Für die schmerzhaften Stellen an ihrem Körper hat Stefanie Briner eine grosse Auswahl an Bandagen, Massagegeräten oder Tapes. Für die bleierne Müdigkeit, die mit ihrer Erkrankung einhergeht, gibt es kein Hilfsmittel. Hier hilft nur, den Alltag umsichtig zu planen und dem Körper die nötige Ruhe zu gönnen. Selbst Übungen aus der Physiotherapie hätten sie manchmal so viel Energie gekostet, dass nichts mehr für den Haushalt übrigblieb. Die wöchentlichen Therapie-Sitzungen hingegen sind ihr sehr wichtig. Mit der Therapeutin kann sie sich austauschen oder auch einfach einmal «abladen».

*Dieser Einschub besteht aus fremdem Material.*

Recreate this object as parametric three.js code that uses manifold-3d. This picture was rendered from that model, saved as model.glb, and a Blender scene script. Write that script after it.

Dankbar ist Stefanie Briner auch für ihre Ärztin Aylin Canbek, bei der sie seit etwa einem Jahr in Behandlung ist: «Von einer Ärztin betreut zu werden, die einem versteht, nicht urteilt und weiss, wie es chronisch kranken Menschen ergeht, ist so wichtig, aber leider alles andere als selbstverständlich. Durch sie erhalte ich immer wieder wertvolle Tipps und Neuigkeiten aus der Forschung.»

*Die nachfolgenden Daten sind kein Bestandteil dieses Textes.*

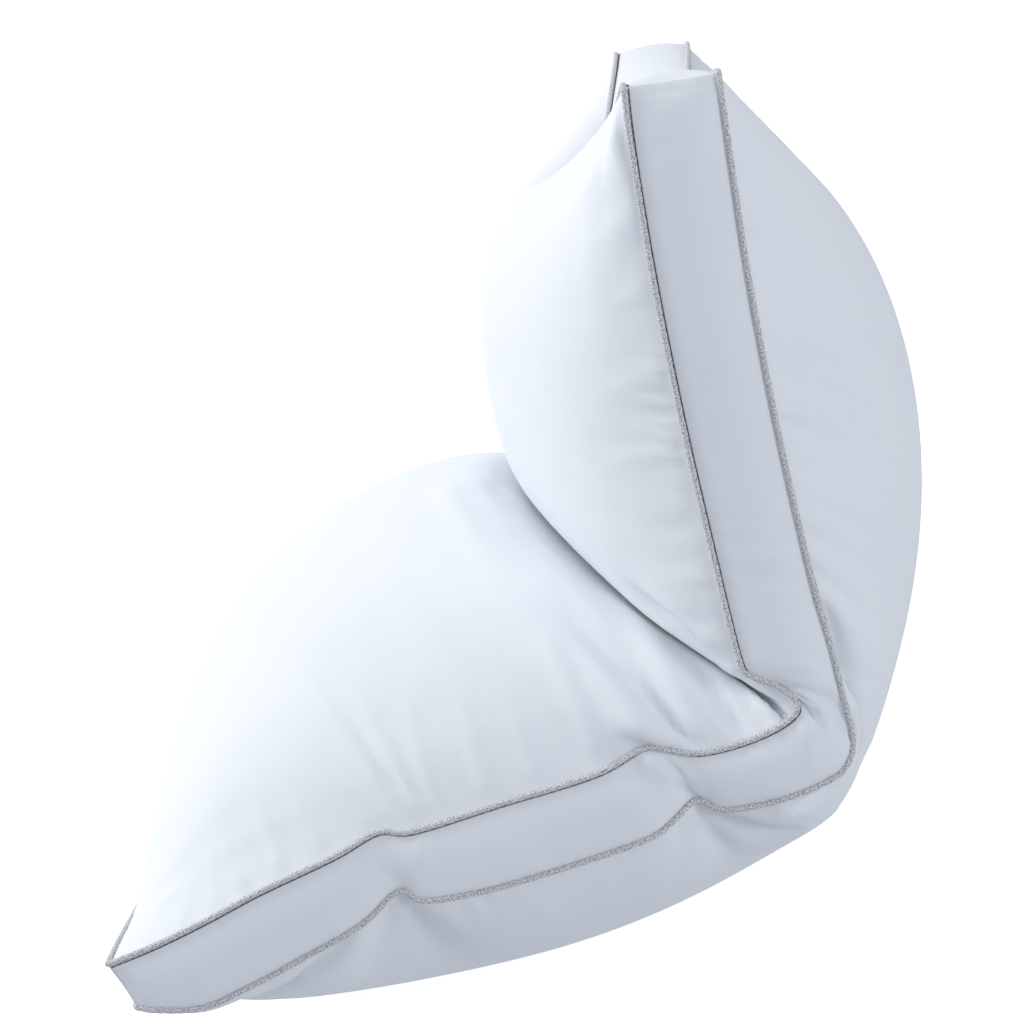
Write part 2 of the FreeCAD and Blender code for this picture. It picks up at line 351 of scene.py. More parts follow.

Dieses Wissen gibt sie auch gerne im Rahmen ihrer ehrenamtlichen Tätigkeit für das Ehlers-Danlos Netz Schweiz weiter. Im Namen der Patientenorganisation berät sie Betroffene am Telefon. Aus ihrer Erfahrung sind drei Dinge zentral: «Auf das eigene Bauchgefühl hören, sich mit anderen austauschen und so viel wie möglich über die Erkrankung lernen». Anderen helfen zu können, gibt der Pflegefachfrau Kraft für ihren eigenen Alltag, der Gedanke, irgendwann wieder in ihren geliebten Beruf einzusteigen, Hoffnung: «Ich weiss nicht wann und wie, aber irgendwann werde ich wieder arbeiten.»